▶ [Instructions to follow] Take the data below and copy exactly the lines starting at the one with "half_length = STRIP_LENGTH / 2" and finishing at the one with "for node in", both included.

▶ [Records provided]
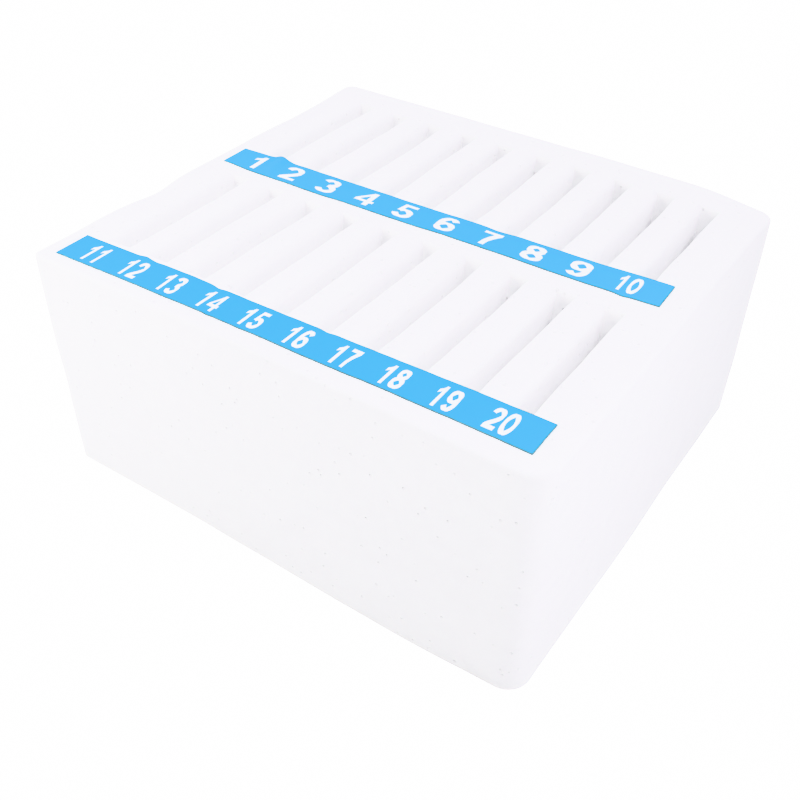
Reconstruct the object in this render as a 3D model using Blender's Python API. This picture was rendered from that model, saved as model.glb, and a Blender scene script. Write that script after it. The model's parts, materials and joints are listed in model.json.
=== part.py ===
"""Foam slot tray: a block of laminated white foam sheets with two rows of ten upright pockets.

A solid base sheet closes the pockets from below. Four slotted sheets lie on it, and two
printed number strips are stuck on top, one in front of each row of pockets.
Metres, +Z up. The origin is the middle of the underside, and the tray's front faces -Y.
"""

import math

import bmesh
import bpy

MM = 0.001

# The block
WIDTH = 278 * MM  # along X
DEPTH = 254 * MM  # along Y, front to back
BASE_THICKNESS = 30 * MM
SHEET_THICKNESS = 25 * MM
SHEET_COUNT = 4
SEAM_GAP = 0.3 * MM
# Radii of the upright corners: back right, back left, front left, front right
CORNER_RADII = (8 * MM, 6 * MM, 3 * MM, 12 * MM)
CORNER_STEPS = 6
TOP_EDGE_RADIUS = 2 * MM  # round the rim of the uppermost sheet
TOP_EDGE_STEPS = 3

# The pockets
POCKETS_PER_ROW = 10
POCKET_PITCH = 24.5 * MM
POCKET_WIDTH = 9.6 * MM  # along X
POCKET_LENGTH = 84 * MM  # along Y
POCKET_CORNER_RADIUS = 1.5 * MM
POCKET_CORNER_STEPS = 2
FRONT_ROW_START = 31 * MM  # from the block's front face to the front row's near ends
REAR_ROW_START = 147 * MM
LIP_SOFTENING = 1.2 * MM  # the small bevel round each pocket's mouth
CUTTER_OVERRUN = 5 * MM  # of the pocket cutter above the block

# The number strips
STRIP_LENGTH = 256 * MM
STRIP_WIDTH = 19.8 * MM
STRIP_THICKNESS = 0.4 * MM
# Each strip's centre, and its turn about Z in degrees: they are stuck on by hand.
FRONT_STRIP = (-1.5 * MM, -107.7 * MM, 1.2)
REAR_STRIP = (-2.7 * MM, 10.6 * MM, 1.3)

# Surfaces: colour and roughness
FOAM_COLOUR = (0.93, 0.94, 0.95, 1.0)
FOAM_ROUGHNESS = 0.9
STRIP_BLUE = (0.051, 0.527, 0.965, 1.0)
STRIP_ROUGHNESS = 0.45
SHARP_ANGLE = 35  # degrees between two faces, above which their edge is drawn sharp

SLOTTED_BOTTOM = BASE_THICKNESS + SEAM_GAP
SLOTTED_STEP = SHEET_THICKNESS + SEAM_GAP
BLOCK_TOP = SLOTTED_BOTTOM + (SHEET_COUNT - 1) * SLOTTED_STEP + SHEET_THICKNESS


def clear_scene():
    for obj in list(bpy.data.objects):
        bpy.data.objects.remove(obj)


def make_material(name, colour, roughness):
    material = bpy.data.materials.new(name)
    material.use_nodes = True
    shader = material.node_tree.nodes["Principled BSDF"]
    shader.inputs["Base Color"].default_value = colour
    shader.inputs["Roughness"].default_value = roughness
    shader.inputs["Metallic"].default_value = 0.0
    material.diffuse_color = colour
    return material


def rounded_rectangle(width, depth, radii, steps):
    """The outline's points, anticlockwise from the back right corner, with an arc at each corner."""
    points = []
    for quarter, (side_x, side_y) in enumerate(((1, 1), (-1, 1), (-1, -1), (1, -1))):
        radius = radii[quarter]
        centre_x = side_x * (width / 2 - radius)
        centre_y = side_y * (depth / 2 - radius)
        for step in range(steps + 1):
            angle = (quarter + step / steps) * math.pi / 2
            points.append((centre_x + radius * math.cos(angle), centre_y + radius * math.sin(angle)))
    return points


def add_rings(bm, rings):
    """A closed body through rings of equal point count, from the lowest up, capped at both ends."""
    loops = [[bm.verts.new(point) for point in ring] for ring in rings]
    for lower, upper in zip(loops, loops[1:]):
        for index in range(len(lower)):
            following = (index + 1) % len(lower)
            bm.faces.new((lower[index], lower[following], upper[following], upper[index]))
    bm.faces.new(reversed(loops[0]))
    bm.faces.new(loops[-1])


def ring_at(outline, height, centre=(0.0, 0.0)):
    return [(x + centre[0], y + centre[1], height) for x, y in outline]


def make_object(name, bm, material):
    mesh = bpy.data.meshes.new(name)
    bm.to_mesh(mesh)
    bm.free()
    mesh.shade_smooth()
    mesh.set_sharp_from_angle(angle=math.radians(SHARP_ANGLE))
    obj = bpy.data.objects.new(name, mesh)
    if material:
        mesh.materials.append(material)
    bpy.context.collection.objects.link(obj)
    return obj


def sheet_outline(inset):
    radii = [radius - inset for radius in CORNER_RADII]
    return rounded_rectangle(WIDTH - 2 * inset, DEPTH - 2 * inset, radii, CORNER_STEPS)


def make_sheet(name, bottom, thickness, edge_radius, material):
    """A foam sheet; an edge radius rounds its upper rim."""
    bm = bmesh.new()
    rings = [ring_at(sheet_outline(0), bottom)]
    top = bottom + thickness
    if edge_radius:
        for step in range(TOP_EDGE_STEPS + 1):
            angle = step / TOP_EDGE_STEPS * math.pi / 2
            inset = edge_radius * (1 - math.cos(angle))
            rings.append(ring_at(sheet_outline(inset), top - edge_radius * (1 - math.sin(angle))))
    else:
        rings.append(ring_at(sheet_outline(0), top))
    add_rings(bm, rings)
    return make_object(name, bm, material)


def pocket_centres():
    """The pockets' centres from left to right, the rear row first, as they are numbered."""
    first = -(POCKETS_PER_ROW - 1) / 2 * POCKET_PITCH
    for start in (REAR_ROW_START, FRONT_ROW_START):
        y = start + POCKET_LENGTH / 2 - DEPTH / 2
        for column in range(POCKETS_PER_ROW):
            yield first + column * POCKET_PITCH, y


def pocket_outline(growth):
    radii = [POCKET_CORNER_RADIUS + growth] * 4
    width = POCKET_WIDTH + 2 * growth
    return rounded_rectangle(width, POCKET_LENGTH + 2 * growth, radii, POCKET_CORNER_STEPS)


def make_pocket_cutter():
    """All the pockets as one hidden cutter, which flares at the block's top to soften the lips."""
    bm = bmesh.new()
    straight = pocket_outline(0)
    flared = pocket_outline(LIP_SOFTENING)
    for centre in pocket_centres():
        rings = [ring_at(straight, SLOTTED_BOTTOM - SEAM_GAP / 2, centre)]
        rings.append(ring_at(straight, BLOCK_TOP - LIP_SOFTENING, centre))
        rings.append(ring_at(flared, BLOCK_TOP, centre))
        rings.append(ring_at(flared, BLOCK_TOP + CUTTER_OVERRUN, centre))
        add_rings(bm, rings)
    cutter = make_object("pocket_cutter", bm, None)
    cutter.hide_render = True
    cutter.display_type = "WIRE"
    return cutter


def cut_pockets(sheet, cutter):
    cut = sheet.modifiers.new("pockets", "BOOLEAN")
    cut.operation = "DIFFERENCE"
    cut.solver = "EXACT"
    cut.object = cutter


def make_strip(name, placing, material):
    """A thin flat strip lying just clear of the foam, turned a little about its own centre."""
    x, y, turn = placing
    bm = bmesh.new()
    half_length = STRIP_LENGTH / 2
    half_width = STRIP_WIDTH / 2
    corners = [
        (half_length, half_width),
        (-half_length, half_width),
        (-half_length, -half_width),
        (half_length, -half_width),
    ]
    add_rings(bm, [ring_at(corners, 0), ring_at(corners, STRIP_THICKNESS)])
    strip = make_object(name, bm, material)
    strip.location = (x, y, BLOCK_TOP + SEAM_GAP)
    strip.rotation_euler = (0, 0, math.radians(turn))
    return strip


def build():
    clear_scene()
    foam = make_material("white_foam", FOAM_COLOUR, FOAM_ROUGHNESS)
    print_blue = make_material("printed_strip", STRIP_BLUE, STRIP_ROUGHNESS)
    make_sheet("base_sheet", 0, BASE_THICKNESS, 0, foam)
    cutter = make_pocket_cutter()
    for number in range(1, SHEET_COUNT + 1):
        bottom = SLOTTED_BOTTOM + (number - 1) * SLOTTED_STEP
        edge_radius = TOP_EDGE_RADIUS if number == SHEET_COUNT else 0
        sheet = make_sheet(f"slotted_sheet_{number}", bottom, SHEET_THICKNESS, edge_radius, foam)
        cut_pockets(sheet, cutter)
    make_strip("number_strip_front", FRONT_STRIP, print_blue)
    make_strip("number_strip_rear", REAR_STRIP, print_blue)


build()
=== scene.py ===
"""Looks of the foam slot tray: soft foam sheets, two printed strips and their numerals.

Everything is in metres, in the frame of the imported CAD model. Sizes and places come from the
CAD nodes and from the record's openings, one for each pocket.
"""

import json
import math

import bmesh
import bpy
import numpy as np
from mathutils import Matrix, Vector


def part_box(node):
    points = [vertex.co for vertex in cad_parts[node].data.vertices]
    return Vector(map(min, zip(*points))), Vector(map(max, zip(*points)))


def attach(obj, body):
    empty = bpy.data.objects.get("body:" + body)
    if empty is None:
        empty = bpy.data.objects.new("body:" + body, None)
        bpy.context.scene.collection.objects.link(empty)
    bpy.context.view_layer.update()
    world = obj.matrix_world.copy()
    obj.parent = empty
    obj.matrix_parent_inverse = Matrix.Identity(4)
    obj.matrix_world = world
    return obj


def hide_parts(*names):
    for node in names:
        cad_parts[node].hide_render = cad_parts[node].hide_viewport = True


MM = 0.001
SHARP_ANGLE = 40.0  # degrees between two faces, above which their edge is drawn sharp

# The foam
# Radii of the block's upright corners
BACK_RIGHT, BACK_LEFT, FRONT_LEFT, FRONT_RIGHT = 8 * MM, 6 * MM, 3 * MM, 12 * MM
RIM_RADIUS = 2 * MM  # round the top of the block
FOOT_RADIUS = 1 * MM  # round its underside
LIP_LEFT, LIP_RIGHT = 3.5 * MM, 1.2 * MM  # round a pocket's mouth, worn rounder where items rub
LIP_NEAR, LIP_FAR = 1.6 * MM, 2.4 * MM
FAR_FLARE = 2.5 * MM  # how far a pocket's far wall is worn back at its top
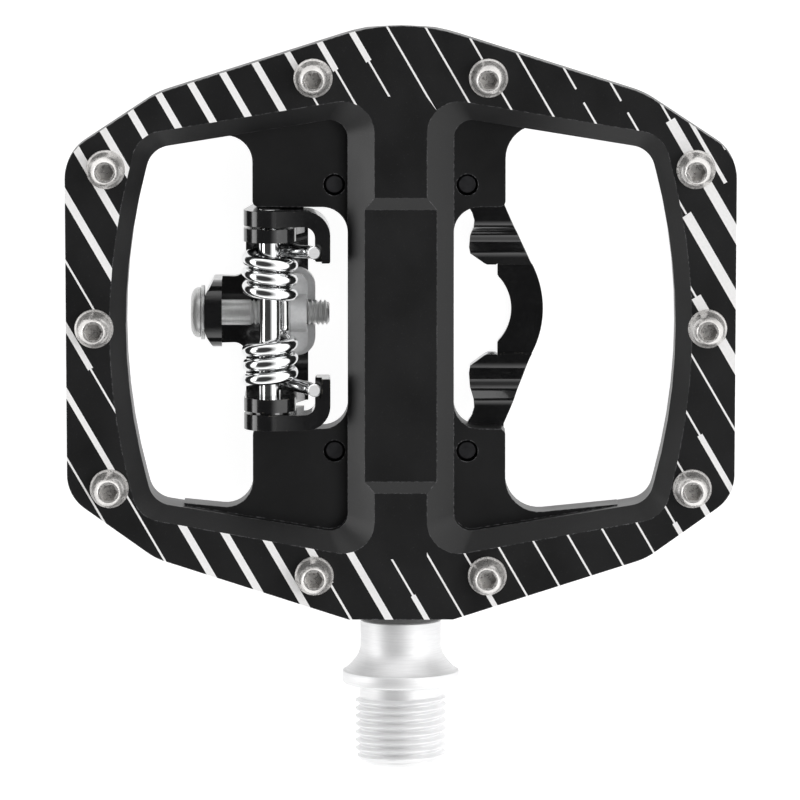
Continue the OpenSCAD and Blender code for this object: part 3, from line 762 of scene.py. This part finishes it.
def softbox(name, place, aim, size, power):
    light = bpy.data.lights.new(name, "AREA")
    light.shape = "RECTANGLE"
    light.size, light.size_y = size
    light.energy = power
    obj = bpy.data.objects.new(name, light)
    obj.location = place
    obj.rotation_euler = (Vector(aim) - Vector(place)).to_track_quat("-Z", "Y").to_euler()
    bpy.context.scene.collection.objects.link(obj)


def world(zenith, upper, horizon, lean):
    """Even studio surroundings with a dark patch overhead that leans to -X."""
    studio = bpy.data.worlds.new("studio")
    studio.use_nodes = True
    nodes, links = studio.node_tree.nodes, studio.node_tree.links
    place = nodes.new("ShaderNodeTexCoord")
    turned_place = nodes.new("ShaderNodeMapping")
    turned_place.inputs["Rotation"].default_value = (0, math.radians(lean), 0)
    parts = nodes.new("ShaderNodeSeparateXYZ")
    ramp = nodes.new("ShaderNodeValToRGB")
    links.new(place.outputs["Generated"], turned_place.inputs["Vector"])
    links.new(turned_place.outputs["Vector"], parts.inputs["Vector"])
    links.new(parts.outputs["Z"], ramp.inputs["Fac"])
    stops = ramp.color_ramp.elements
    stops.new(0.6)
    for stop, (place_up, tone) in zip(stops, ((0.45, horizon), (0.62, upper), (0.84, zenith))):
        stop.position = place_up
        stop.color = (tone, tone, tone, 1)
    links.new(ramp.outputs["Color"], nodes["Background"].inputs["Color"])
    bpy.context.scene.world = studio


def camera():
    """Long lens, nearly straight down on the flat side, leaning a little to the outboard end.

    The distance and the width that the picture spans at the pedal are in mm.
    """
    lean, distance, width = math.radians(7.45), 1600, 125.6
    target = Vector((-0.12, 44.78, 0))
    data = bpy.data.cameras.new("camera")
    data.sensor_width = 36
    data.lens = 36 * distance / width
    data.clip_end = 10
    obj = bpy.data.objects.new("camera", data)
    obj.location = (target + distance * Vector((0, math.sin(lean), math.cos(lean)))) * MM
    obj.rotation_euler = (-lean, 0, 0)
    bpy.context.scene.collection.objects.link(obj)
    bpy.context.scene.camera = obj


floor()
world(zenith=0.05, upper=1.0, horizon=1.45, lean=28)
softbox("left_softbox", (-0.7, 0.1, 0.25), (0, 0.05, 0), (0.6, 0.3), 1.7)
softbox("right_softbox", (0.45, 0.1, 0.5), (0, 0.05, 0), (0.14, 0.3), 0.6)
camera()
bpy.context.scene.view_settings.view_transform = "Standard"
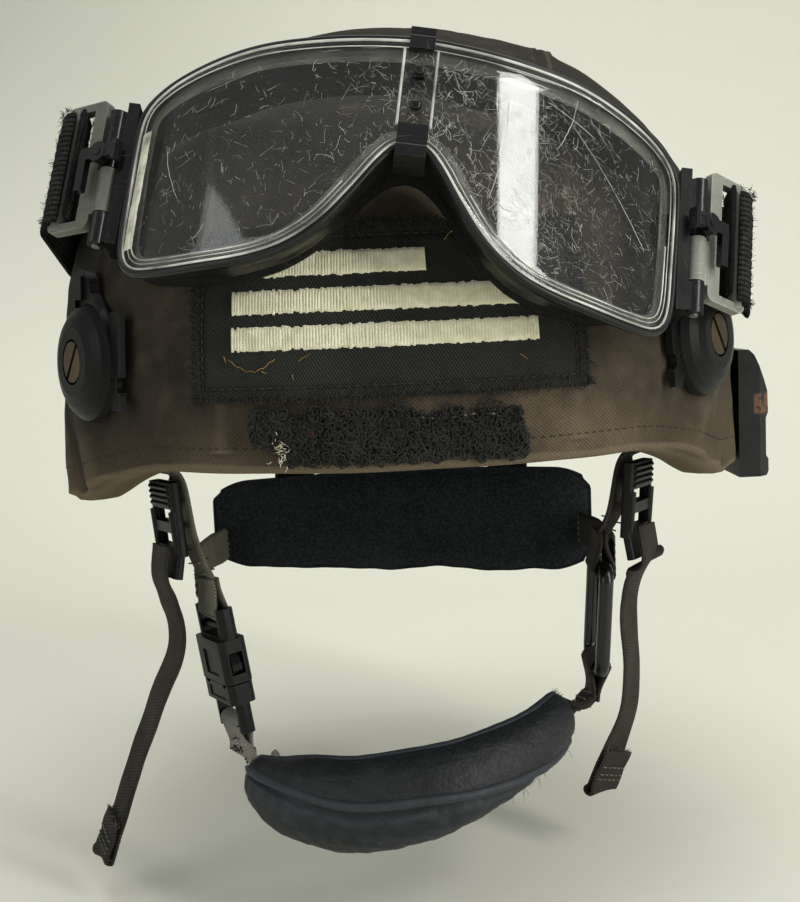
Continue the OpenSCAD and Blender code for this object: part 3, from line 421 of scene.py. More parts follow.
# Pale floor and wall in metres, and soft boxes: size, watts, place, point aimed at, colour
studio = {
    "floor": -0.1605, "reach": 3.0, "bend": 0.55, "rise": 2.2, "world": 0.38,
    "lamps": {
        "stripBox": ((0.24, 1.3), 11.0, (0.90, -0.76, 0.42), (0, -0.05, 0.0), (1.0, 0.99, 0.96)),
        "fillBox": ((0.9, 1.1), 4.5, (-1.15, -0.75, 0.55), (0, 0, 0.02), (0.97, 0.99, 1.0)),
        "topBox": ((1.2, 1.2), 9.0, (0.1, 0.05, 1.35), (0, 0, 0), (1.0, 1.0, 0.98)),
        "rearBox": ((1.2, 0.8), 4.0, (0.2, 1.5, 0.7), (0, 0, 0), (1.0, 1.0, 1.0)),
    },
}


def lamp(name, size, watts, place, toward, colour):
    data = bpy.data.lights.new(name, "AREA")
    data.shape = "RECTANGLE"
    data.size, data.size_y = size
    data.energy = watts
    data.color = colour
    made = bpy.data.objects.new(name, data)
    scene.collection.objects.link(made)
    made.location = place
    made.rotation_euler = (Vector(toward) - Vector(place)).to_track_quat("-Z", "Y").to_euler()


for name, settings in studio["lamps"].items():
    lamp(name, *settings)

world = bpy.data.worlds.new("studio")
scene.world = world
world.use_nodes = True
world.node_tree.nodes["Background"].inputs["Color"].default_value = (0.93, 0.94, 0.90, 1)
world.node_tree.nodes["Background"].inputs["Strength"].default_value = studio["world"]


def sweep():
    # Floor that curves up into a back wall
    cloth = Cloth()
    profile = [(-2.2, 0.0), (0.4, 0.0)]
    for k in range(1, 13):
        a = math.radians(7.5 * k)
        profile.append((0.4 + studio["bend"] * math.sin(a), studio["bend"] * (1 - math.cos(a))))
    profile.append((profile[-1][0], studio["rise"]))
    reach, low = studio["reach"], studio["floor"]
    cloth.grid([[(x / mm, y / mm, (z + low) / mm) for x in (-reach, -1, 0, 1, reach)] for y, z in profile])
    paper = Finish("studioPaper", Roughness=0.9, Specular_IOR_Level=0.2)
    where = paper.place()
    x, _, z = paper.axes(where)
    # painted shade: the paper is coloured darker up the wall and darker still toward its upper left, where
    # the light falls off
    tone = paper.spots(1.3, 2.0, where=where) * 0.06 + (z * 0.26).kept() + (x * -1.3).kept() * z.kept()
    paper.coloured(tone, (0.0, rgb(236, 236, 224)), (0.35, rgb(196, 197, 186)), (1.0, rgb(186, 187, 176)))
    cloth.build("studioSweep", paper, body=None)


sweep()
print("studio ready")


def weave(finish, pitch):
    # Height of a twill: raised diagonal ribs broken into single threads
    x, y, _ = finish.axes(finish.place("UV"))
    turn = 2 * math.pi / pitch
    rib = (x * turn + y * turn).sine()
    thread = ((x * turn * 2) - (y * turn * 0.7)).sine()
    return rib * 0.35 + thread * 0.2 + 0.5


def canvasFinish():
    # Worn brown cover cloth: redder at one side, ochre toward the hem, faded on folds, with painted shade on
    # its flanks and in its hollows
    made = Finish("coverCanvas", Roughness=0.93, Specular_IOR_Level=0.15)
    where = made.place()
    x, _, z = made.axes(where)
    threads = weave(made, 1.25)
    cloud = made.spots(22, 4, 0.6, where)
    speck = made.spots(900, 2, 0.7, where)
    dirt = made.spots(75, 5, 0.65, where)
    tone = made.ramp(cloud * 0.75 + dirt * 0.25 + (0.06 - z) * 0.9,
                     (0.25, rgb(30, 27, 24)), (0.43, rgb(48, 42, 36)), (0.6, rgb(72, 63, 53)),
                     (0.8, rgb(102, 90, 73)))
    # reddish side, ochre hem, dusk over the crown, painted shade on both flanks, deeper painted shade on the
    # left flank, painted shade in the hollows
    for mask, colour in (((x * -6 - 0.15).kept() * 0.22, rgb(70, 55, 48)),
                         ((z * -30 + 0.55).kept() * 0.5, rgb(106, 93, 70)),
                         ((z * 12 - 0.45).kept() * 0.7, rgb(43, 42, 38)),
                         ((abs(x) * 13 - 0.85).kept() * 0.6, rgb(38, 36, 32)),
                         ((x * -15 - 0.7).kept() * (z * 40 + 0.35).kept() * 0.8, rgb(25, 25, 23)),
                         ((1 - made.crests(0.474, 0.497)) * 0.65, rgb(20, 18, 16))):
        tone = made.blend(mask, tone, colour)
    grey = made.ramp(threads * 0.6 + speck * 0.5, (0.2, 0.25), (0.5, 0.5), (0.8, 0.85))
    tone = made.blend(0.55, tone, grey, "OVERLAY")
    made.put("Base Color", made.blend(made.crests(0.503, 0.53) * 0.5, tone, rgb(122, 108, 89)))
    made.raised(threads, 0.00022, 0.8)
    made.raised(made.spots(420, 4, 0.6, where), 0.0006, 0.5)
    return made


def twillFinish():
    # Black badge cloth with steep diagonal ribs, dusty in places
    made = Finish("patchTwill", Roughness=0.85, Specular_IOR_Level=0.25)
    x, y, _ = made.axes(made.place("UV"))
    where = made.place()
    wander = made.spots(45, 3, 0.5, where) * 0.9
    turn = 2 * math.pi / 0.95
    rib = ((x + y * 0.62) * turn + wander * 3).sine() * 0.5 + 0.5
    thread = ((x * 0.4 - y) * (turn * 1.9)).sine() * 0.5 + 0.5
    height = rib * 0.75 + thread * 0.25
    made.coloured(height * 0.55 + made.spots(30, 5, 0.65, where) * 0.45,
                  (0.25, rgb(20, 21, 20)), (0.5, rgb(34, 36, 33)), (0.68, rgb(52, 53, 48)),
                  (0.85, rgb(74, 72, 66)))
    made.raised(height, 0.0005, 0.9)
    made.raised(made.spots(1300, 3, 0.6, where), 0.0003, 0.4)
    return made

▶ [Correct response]
    half_length = STRIP_LENGTH / 2
    half_width = STRIP_WIDTH / 2
    corners = [
        (half_length, half_width),
        (-half_length, half_width),
        (-half_length, -half_width),
        (half_length, -half_width),
    ]
    add_rings(bm, [ring_at(corners, 0), ring_at(corners, STRIP_THICKNESS)])
    strip = make_object(name, bm, material)
    strip.location = (x, y, BLOCK_TOP + SEAM_GAP)
    strip.rotation_euler = (0, 0, math.radians(turn))
    return strip


def build():
    clear_scene()
    foam = make_material("white_foam", FOAM_COLOUR, FOAM_ROUGHNESS)
    print_blue = make_material("printed_strip", STRIP_BLUE, STRIP_ROUGHNESS)
    make_sheet("base_sheet", 0, BASE_THICKNESS, 0, foam)
    cutter = make_pocket_cutter()
    for number in range(1, SHEET_COUNT + 1):
        bottom = SLOTTED_BOTTOM + (number - 1) * SLOTTED_STEP
        edge_radius = TOP_EDGE_RADIUS if number == SHEET_COUNT else 0
        sheet = make_sheet(f"slotted_sheet_{number}", bottom, SHEET_THICKNESS, edge_radius, foam)
        cut_pockets(sheet, cutter)
    make_strip("number_strip_front", FRONT_STRIP, print_blue)
    make_strip("number_strip_rear", REAR_STRIP, print_blue)


build()
=== scene.py ===
"""Looks of the foam slot tray: soft foam sheets, two printed strips and their numerals.

Everything is in metres, in the frame of the imported CAD model. Sizes and places come from the
CAD nodes and from the record's openings, one for each pocket.
"""

import json
import math

import bmesh
import bpy
import numpy as np
from mathutils import Matrix, Vector


def part_box(node):
    points = [vertex.co for vertex in cad_parts[node].data.vertices]
    return Vector(map(min, zip(*points))), Vector(map(max, zip(*points)))


def attach(obj, body):
    empty = bpy.data.objects.get("body:" + body)
    if empty is None:
        empty = bpy.data.objects.new("body:" + body, None)
        bpy.context.scene.collection.objects.link(empty)
    bpy.context.view_layer.update()
    world = obj.matrix_world.copy()
    obj.parent = empty
    obj.matrix_parent_inverse = Matrix.Identity(4)
    obj.matrix_world = world
    return obj


def hide_parts(*names):
    for node in names:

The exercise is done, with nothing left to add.